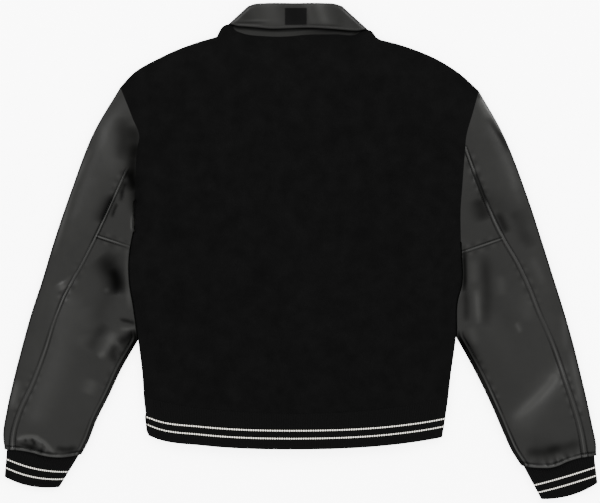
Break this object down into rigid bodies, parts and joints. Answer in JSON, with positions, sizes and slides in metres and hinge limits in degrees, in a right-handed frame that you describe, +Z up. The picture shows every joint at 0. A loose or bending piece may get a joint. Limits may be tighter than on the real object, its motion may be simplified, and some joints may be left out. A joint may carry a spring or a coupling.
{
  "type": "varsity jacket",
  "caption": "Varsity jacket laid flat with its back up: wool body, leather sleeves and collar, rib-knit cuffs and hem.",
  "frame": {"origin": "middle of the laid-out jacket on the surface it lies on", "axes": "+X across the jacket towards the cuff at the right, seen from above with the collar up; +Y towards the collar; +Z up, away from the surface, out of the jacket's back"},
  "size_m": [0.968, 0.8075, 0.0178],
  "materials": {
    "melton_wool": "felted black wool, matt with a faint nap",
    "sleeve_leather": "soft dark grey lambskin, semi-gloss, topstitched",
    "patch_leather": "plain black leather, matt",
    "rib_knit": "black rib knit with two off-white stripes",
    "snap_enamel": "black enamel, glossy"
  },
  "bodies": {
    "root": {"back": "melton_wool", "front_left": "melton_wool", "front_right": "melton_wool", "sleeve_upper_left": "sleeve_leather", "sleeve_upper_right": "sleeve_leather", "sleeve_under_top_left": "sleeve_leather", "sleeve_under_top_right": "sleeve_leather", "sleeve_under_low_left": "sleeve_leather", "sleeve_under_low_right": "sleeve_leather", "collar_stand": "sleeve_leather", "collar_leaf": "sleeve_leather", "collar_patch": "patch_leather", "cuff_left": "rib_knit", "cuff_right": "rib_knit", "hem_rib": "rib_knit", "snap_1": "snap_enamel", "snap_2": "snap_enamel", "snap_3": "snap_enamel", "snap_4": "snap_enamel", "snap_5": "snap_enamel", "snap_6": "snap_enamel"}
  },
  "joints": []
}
------------------------------------
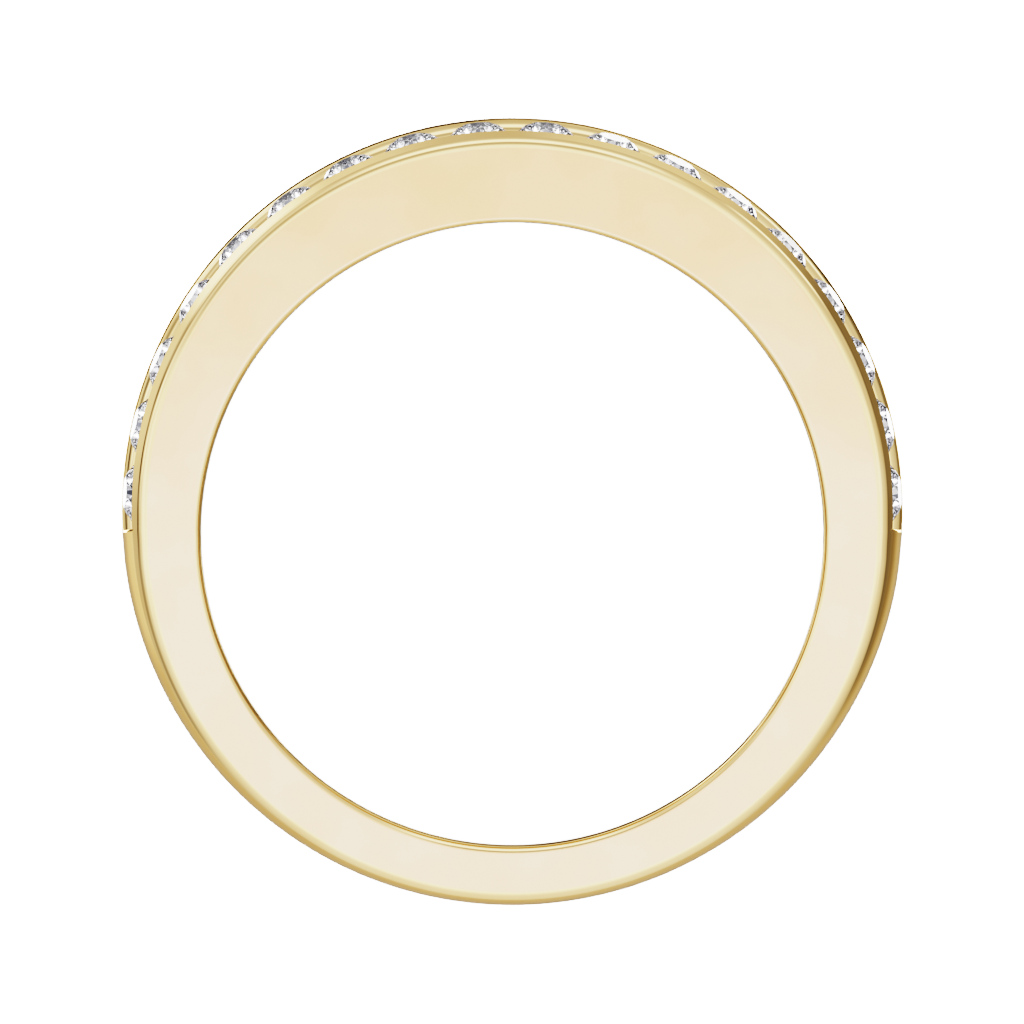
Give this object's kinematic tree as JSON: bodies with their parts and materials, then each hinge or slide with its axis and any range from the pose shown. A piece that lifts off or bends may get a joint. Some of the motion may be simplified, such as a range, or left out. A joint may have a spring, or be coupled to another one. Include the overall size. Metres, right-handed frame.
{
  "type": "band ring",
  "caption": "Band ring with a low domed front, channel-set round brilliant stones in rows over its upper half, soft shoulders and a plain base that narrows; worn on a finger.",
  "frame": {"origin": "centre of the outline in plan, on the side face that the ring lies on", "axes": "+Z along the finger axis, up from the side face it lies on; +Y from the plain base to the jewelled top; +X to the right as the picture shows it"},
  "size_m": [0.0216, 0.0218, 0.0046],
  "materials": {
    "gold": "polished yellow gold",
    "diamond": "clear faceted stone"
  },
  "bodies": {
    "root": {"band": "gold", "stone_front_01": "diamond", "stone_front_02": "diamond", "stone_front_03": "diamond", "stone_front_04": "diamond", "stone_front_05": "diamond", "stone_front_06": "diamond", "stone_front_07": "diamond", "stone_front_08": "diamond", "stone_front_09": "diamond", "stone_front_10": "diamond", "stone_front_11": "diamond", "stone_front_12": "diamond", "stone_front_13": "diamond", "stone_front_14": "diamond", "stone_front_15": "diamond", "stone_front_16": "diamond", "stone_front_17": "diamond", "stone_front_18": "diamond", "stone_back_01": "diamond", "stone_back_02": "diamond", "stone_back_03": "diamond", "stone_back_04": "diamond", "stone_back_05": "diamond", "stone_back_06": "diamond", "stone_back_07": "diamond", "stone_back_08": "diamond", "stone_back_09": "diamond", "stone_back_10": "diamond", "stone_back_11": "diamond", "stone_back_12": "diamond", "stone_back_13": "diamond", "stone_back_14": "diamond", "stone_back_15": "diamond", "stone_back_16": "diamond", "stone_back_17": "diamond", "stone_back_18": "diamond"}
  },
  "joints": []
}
------------------------------------
Set problem | Give only the number of lines in the preceding material that contain the string "handed".

Written response | 2